In the listing below, locate the line containing "const panelFoamInset = 1;" and the line containing "cad_parts[node].hide_render = cad_parts[node].hide_viewport". Output both of them and every line between, exactly as written, and nothing more.

[Start of RAW DATA]

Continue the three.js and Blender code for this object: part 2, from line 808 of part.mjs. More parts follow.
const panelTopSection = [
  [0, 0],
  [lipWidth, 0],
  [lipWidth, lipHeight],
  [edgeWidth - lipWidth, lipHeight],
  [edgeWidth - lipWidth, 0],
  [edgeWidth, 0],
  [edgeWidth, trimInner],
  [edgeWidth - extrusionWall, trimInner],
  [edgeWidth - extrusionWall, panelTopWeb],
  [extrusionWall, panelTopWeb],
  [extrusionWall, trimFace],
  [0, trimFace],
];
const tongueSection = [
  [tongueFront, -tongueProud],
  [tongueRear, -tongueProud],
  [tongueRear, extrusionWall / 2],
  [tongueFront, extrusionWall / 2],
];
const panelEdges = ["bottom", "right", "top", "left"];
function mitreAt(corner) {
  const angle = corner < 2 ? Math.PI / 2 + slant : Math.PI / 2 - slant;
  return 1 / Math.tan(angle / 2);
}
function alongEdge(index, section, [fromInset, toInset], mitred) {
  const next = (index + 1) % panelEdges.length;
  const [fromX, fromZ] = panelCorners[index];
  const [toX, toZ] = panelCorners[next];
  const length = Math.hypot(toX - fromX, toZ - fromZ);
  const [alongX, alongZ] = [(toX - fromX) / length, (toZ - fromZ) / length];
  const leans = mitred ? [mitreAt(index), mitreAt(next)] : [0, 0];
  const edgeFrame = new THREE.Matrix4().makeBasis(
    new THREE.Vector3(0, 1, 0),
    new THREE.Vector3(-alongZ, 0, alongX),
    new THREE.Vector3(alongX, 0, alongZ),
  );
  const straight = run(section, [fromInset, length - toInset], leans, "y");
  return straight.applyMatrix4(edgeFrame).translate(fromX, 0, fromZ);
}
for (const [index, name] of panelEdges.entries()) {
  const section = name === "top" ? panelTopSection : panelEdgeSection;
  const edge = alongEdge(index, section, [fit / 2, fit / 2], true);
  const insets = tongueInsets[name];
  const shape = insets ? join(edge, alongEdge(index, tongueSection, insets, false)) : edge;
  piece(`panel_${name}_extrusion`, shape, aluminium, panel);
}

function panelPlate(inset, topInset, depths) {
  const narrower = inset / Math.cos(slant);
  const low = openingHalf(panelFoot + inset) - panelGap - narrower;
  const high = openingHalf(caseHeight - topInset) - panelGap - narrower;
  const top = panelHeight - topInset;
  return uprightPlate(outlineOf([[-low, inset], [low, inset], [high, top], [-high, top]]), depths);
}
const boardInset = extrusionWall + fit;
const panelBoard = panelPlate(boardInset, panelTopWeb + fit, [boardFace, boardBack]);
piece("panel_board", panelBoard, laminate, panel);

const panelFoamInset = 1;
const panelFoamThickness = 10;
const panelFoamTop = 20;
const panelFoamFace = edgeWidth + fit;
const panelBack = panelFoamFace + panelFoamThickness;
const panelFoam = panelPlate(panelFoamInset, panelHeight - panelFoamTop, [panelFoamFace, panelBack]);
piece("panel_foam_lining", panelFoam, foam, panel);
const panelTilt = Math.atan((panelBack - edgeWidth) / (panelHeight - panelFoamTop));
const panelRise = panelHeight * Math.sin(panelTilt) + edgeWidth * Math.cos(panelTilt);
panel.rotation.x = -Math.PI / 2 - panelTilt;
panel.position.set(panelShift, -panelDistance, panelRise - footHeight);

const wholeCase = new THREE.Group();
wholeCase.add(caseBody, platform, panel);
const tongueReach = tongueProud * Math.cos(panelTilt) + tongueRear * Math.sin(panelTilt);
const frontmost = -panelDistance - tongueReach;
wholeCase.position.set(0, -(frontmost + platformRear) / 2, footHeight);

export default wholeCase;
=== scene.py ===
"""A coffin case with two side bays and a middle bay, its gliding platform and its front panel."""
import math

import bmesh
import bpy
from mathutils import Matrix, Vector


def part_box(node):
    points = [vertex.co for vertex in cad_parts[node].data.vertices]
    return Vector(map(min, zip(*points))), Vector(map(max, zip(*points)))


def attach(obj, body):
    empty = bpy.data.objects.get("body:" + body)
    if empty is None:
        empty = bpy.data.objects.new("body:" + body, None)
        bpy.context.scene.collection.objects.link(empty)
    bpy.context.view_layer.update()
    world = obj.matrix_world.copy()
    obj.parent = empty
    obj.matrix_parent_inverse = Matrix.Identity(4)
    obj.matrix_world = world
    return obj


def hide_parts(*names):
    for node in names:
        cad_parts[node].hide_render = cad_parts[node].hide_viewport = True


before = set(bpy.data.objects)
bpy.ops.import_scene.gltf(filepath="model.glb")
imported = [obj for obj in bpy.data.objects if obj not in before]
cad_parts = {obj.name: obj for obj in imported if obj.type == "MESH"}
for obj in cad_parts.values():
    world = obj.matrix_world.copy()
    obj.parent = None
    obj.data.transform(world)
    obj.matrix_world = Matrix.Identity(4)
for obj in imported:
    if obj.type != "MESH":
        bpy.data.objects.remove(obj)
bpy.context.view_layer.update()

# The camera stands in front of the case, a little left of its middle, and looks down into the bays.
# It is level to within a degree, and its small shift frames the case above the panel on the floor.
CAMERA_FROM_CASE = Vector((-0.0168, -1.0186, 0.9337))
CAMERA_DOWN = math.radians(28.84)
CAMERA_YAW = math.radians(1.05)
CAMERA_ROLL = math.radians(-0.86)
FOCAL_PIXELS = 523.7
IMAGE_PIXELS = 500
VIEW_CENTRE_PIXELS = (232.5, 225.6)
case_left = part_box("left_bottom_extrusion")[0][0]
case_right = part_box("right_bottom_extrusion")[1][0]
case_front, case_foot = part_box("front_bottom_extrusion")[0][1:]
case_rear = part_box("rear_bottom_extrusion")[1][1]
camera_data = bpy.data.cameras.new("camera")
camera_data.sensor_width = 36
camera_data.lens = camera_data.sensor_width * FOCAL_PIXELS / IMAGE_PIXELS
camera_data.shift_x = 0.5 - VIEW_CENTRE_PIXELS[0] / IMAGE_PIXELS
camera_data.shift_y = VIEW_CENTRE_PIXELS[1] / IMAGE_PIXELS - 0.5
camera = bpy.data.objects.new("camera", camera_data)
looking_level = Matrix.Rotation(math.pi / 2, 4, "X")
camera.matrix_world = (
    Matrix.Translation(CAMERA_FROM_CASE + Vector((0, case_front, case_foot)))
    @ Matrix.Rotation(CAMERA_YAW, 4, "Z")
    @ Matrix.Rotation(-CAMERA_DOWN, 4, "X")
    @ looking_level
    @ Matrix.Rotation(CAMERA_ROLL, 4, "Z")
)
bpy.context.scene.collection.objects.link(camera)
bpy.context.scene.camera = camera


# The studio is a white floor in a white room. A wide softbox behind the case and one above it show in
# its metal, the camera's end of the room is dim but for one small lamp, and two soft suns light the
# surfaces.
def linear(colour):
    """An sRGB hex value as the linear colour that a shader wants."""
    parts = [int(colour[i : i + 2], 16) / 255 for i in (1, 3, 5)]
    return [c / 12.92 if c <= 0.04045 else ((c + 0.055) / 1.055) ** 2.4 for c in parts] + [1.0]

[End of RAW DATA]
[Start of RAW DATA]

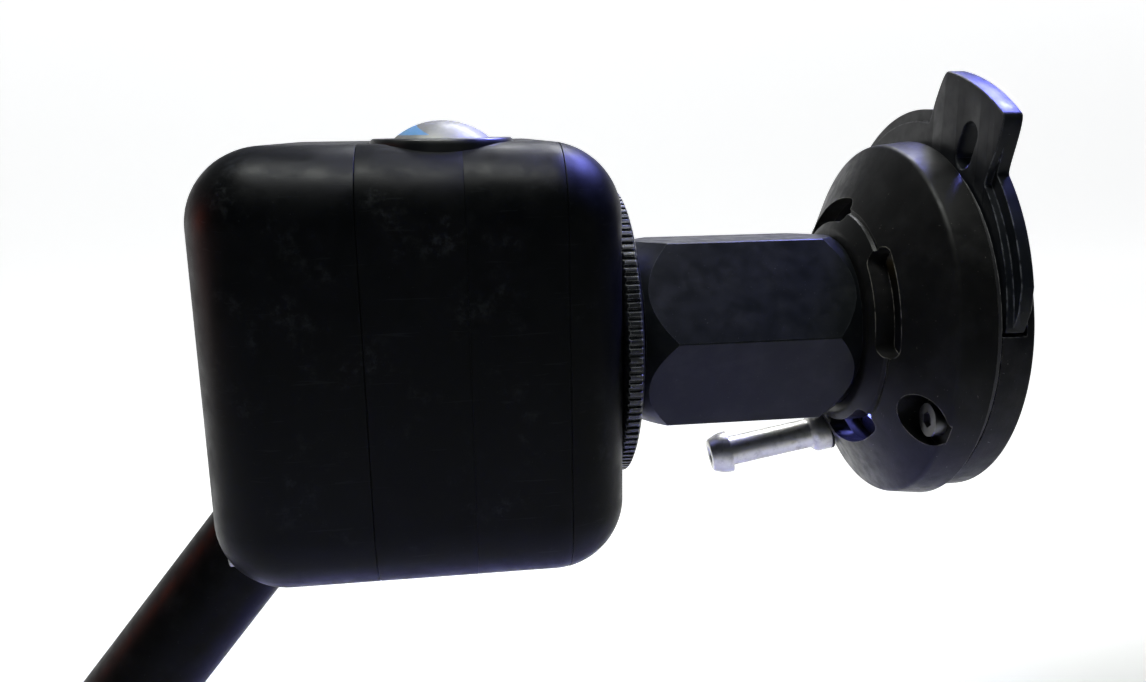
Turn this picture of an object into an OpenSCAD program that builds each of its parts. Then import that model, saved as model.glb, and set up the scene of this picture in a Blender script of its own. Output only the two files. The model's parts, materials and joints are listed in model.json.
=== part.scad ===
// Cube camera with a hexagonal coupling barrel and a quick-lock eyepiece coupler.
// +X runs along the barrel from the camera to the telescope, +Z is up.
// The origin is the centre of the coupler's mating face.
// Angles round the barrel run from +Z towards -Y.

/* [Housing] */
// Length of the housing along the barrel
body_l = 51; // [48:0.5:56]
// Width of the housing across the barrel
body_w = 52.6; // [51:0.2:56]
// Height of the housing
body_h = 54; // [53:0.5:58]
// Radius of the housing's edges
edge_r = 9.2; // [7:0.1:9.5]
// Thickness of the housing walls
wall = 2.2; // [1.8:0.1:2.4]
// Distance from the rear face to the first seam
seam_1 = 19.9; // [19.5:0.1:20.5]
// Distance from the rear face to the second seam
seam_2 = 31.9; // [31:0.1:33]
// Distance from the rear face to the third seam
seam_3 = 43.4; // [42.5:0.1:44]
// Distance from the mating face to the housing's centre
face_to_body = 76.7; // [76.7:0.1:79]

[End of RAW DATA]
[Start of RAW DATA]

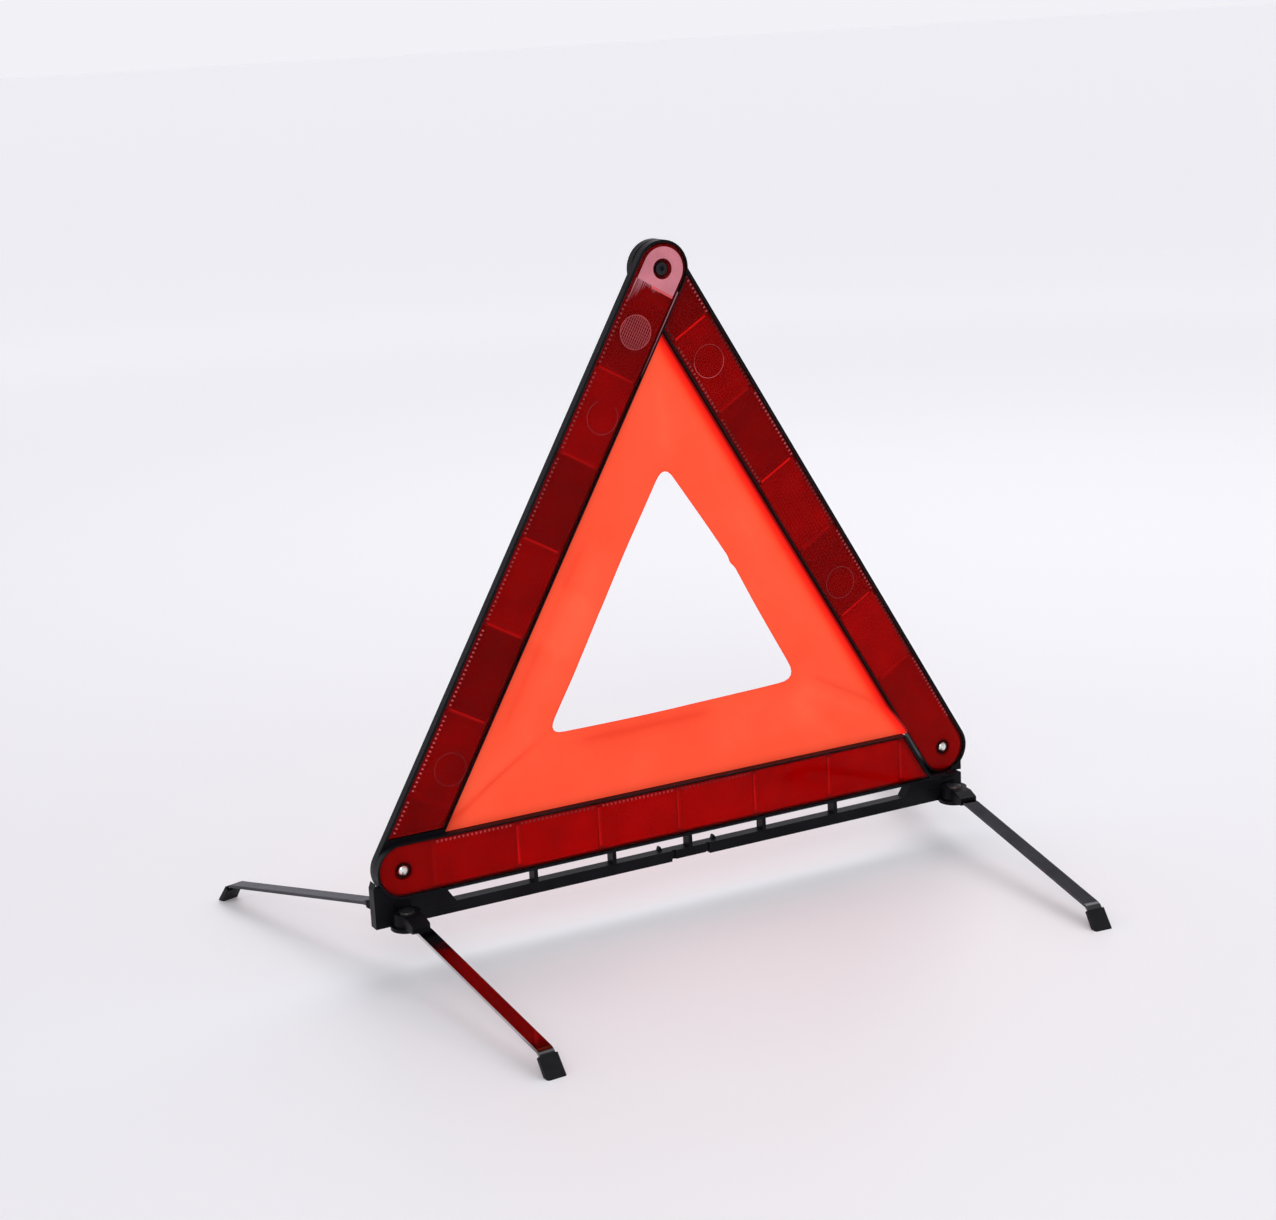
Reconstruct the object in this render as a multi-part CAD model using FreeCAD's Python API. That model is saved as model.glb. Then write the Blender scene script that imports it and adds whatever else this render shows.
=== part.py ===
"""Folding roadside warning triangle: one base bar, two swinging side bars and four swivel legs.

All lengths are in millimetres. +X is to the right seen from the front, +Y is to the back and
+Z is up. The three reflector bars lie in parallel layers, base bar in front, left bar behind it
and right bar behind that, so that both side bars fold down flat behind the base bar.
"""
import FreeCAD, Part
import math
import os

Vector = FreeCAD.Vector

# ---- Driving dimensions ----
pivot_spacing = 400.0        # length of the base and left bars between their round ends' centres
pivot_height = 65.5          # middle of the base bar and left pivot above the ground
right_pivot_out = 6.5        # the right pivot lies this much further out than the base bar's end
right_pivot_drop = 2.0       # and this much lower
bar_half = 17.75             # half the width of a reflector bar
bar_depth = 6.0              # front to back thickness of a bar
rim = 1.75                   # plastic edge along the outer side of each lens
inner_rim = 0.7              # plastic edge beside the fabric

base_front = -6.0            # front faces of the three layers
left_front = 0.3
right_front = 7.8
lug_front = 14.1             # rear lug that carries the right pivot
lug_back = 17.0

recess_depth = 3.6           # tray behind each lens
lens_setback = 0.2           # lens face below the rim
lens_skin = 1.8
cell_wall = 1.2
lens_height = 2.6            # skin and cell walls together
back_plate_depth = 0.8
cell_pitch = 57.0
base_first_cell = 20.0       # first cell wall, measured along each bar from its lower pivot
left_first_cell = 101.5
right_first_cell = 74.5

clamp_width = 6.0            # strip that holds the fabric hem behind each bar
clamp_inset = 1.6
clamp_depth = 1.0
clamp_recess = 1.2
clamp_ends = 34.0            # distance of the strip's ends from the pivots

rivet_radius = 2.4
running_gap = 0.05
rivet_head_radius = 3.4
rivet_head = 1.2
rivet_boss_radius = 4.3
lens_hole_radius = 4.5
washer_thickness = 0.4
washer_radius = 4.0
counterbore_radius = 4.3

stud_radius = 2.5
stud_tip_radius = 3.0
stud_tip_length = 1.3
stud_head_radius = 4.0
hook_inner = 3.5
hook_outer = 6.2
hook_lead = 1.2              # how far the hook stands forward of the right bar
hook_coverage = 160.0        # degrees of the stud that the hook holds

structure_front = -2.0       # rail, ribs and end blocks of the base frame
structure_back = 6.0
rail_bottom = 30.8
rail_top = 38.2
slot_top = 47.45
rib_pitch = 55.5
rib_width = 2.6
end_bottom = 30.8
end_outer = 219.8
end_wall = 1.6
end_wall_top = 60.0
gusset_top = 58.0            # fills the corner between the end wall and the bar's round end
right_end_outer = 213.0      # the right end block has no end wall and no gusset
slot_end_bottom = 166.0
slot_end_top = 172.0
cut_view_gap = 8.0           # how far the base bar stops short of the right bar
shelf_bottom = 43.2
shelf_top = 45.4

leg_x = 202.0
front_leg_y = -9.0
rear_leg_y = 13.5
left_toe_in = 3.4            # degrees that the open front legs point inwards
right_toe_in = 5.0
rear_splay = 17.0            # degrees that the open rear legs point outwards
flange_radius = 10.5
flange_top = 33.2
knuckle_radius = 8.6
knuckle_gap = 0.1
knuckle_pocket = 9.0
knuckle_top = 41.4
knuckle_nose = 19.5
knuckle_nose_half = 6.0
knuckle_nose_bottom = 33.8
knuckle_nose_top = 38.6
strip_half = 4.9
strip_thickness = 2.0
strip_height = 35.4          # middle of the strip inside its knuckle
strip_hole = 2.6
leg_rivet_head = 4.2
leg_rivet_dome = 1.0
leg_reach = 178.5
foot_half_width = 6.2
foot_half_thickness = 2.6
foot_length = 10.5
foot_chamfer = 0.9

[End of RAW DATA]

* **PROBLEM SOLUTION**
const panelFoamInset = 1;
const panelFoamThickness = 10;
const panelFoamTop = 20;
const panelFoamFace = edgeWidth + fit;
const panelBack = panelFoamFace + panelFoamThickness;
const panelFoam = panelPlate(panelFoamInset, panelHeight - panelFoamTop, [panelFoamFace, panelBack]);
piece("panel_foam_lining", panelFoam, foam, panel);
const panelTilt = Math.atan((panelBack - edgeWidth) / (panelHeight - panelFoamTop));
const panelRise = panelHeight * Math.sin(panelTilt) + edgeWidth * Math.cos(panelTilt);
panel.rotation.x = -Math.PI / 2 - panelTilt;
panel.position.set(panelShift, -panelDistance, panelRise - footHeight);

const wholeCase = new THREE.Group();
wholeCase.add(caseBody, platform, panel);
const tongueReach = tongueProud * Math.cos(panelTilt) + tongueRear * Math.sin(panelTilt);
const frontmost = -panelDistance - tongueReach;
wholeCase.position.set(0, -(frontmost + platformRear) / 2, footHeight);

export default wholeCase;
=== scene.py ===
"""A coffin case with two side bays and a middle bay, its gliding platform and its front panel."""
import math

import bmesh
import bpy
from mathutils import Matrix, Vector


def part_box(node):
    points = [vertex.co for vertex in cad_parts[node].data.vertices]
    return Vector(map(min, zip(*points))), Vector(map(max, zip(*points)))


def attach(obj, body):
    empty = bpy.data.objects.get("body:" + body)
    if empty is None:
        empty = bpy.data.objects.new("body:" + body, None)
        bpy.context.scene.collection.objects.link(empty)
    bpy.context.view_layer.update()
    world = obj.matrix_world.copy()
    obj.parent = empty
    obj.matrix_parent_inverse = Matrix.Identity(4)
    obj.matrix_world = world
    return obj


def hide_parts(*names):
    for node in names:
        cad_parts[node].hide_render = cad_parts[node].hide_viewport = True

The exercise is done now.